On the plus side, I should email your comment to Tui Breweries: "It's not a lottery". Good one.
There was very little interest for a city that supposedly has a huge housing shortage. <200 applicants.
Oh, look, they've actually updated the kiwbuild stats page, still only 214 people/couples have completed pre-qualification.. And that is for the over 60homes/apartments that ballots are open for. Not exactly huge demand is it?
What is your argument?
Your comments don't give any argument against the fact that it is a lottery. In fact you just highlight how small is the exclusive club that gets a chance at the lottery. A poor turnout to buy Lotto tickets doesn't mean it's not a lottery.
And at the same time, you seem to be arguing that the policy doesn't even address the demand for housing.
I think you are actually on National's side on this one.
Not sure exactly what Nationals side is. they are too busy imploding at the moment for me to care what they think about much at all. Gotta get your head out of tribal thinking.

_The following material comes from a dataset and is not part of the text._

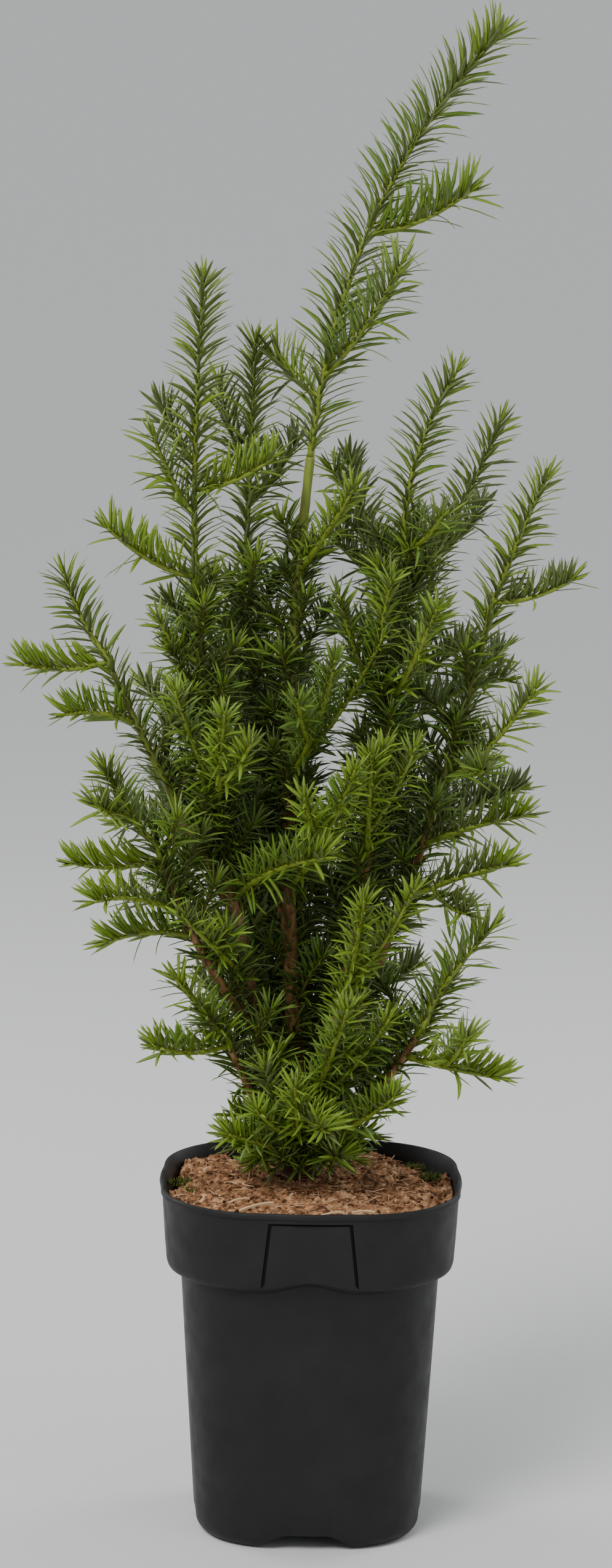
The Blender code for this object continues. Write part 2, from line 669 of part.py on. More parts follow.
def needle_fits(label, root, tip, half, space):
    """True where the tapering needle is clear of the soil, twigs and limbs."""
    if min(root.z, tip.z) < LOWEST_NEEDLE_Z:
        return False
    for start, end, width in NEEDLE_SPANS:
        if space.room(root.lerp(tip, start), root.lerp(tip, end), half * width, (label,)) < GAP:
            return False
    return True


def grow_needle(label, root, tip, half, space):
    """The longest needle that fits towards the tip, or None."""
    for share in NEEDLE_TRIALS:
        end = root.lerp(tip, share)
        if needle_fits(label, root, end, half, space):
            for start, stop, width in NEEDLE_SPANS:
                space.add(label, root.lerp(end, start), root.lerp(end, stop), half * width)
            return end
    return None


def spike(faces, base, top):
    """Faces of a spike that stands on the base's edges."""
    for a, b in zip(base, base[1:] + base[:1]):
        faces.append((a, b, top))


def twig_solid(twig, draw, space):
    """A three-sided core; the sides of each stretch rise into needles."""
    line = twig.line
    points = [p for index in range(len(line)) for p in core_ring(twig, index)]
    faces = [(2, 1, 0)]
    travelled = 0.0
    last = len(line) - 1
    for index in range(last):
        step = (line[index + 1] - line[index]).length
        travelled += step
        reach = index / max(1, last - 1)
        lean = math.radians(NEEDLE_LEAN + (NEEDLE_LEAN_TIP - NEEDLE_LEAN) * max(0.0, reach - 0.5) * 2)
        way = (line[index + 1] - line[index]).normalized()
        centre = (line[index] + line[index + 1]) / 2
        for i in range(3):
            j = (i + 1) % 3
            low = index * 3
            quad = (low + i, low + j, low + 3 + j, low + 3 + i)
            root = (points[quad[0]] + points[quad[1]] + points[quad[2]] + points[quad[3]]) / 4
            out = root - centre
            out = (out - way * out.dot(way)).normalized()
            aim = way * math.cos(lean) + out * math.sin(lean) + UP * NEEDLE_LIFT
            tip = root + aim.normalized() * NEEDLE_LENGTH * draw.uniform(*NEEDLE_SPREAD)
            half = max((points[q] - root).length for q in quad)
            end = None
            if travelled > BARE_FOOT + step / 2:
                end = grow_needle(twig.label, root, tip, half, space)
            if end is None:
                faces.append(quad[:3])
                faces.append((quad[0], quad[2], quad[3]))
            else:
                points.append(end)
                spike(faces, quad, len(points) - 1)
    base = (last * 3, last * 3 + 1, last * 3 + 2)
    tip = line[-1] + directions(line)[-1] * NEEDLE_LENGTH * TIP_NEEDLE
    end = grow_needle(twig.label, line[-1], tip, twig.radii[-1], space)
    if end is None:
        faces.append(base)
    else:
        points.append(end)
        spike(faces, base, len(points) - 1)
    return points, faces


def make_mass(name, twigs, space, needles):
    """One solid: the union of a mass's twigs with their needles."""
    draw = random.Random(name + " needles")
    body = new_object("foliage_" + name, *twig_solid(twigs[0], draw, space), needles)
    if len(twigs) == 1:
        return
    others = bpy.data.collections.new(name + "_twigs")
    for twig in twigs[1:]:
        others.objects.link(new_object(twig.label, *twig_solid(twig, draw, space), needles))
    joined = body.modifiers.new("fuse", 'BOOLEAN')
    joined.operation = 'UNION'
    joined.solver = 'MANIFOLD'
    joined.operand_type = 'COLLECTION'
    joined.collection = others
    graph = bpy.context.evaluated_depsgraph_get()
    fused = bpy.data.meshes.new_from_object(body.evaluated_get(graph))
    body.modifiers.clear()
    body.data = fused
    for twig in list(others.objects):
        bpy.data.objects.remove(twig, do_unlink=True)
    bpy.data.collections.remove(others)


def main():
    clear_scene()
    plastic = material("pot_plastic", (0.022, 0.023, 0.026), 0.55)
    earth = material("potting_soil", (0.115, 0.05, 0.026), 0.95)
    bark = material("bark", (0.16, 0.105, 0.05), 0.8)
    needles = material("needles", (0.09, 0.17, 0.025), 0.5)
    make_pot(plastic)
    make_soil(earth)
    space = Space()
    limbs = {"trunk": make_trunk(bark, space)}
    for row in STEMS:
        make_stem(row, limbs, space, bark)
    growth = {row[0]: mass_twigs(row, limbs, space) for row in MASSES}
    for name, twigs in growth.items():
        if name in SPRIGGED:
            add_sprigs(name, twigs, space)
    for name, twigs in growth.items():
        make_mass(name, twigs, space, needles)


main()
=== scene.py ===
"""Young yew with several stems in a square plastic nursery pot, dressed for rendering.

Named sizes are in millimetres and MM turns them into metres when a mesh is
made. The limbs and the foliage follow the same tables and the same growth
rule as the solids, carried on to finer twigs and to needles of real size.
"""
import math
import random
from dataclasses import dataclass

import bpy
import bmesh
import numpy as np
from mathutils import Matrix
from mathutils import Vector
from mathutils import noise


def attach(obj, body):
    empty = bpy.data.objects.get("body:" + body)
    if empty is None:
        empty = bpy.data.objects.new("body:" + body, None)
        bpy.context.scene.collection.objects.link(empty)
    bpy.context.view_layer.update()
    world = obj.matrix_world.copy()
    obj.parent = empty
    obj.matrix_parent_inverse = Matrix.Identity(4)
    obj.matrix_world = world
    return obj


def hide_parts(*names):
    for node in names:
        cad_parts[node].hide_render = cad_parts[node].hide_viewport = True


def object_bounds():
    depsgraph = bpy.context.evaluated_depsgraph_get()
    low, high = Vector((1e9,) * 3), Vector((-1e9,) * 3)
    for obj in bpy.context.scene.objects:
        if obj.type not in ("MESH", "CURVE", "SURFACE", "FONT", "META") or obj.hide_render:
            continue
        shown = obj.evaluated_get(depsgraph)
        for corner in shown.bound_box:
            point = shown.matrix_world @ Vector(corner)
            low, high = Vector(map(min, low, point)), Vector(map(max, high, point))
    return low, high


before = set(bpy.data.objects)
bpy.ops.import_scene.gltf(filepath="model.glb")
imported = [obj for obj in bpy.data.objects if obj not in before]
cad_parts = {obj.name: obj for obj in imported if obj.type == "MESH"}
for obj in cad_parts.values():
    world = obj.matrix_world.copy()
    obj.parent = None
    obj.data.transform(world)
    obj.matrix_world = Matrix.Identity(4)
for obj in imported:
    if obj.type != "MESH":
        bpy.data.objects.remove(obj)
cad_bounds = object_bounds()

MM = 0.001
UP = Vector((0.0, 0.0, 1.0))
GOLDEN_TURN = math.radians(137.5)
HIGHEST_Z = cad_bounds[1][2] / MM
GAP = 0.35  # clearance between a limb's foot and what carries it

# ---- pot
POT_HEIGHT = 193.0
RIM_HALF = 82.5
RIM_CORNER = 56.0
LIP_HEIGHT = 4.0
LIP_RISE = 1.2  # height over which the wall steps out to the lip
LIP_ROUND = 0.7  # the lip's top is rounded by this
COLLAR_TOP_HALF = 81.3
COLLAR_FOOT_HALF = 79.6
COLLAR_FOOT_Z = 157.0
COLLAR_UNDER_Z = 146.0
COLLAR_LIFT = 4.5
COLLAR_WALL = 2.9
COLLAR_ROUND = 2.6  # the collar's lower edge curls in by this
COLLAR_CURL = (3.5, 7.5)  # and lies this far above the underside, then rises by this
COLLAR_TUCK = (0.8, 0.7)  # the edge's first ring is drawn in and down by these
BODY_TOP_HALF = 71.0
BODY_FOOT_HALF = 62.5
BODY_CORNER = 42.0
BODY_CORNER_GAIN = 4.0  # the corners are rounder by this at the top of the body
EDGE_ROUND = 8.0
WALL = 2.0
INNER_TOP_Z = 186.0
SIDE_BULGE = 1.5
FLOOR_TOP = 9.0
ARCH_WIDTH = 55.0
ARCH_DEPTH = 34.0
ARCH_SPREAD = 1.28  # its soft feet reach out this much further
ARCH_CLIMB = 0.72  # share of each half that the arch takes to rise
ARCH_MOUTH = 9.4  # its height a little outside the wall
ARCH_STEPS = 33
ARCH_OUTSIDE = 6.0  # the arch's shape starts this far outside the wall
ARCH_END = (6.0, 0.7)  # its height and its share of the width far in under the pot
DRAIN_INSET = 10.0  # from the arch's inner end back to the middle of a drain hole
GUIDE_DEPTH = 3.0  # how far a cutting shape stands out past what it cuts
DRAIN_RADIUS = 5.0
DRAIN_SIDES = 24
PANEL_TOP_Z = 187.5
PANEL_HEIGHT = 36.5
PANEL_TOP_WIDTH = 45.0
PANEL_FOOT_WIDTH = 53.0
PANEL_DEPTH = 1.8
PANEL_SLANT = 2.2
CORNER_STEPS = 20
SIDE_STEPS = 14
POT_BEVEL = 0.3
GROOVE_WIDTH = 2.2
GROOVE_MOUTH = 1.3  # its mouth, in groove widths
GROOVE_DEPTH = 2.4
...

Kiwibuild is a flop, but it is not subsidised homes, just more unaffordable homes. Its not a lottery win.. it could rapidly turn into a lottery with a booby prize.
"Gotta get your head out of tribal thinking." You are too much Pragmatist. This is exactly my point; I guess it went over your head, as this is what I am accusing you of.
Great argument btw against the fact that it is a lottery: "It's not a lottery win". Okay. Getting chosen at random from a bunch of people. I must go check the definition of lottery.
I guess I should be happy that you have gone so far as to say that it is a flop. Whatever that means.
Your language was quite cleary trying to imply that getting selected for the chance to buy a KB house was winning the lottery, ie a huge financial gain.
"So these people don't want to win the house?"
" A poor turnout to buy Lotto tickets doesn't mean it's not a lottery."
It was just a use of emotive language to try to bash the govt & their supporters, else you would have used less loaded words.. Ballot, random selection, draw.
When someone says "I won the lottery", everyone thinks a large windfall, not that they got chosen first to have their flu jab.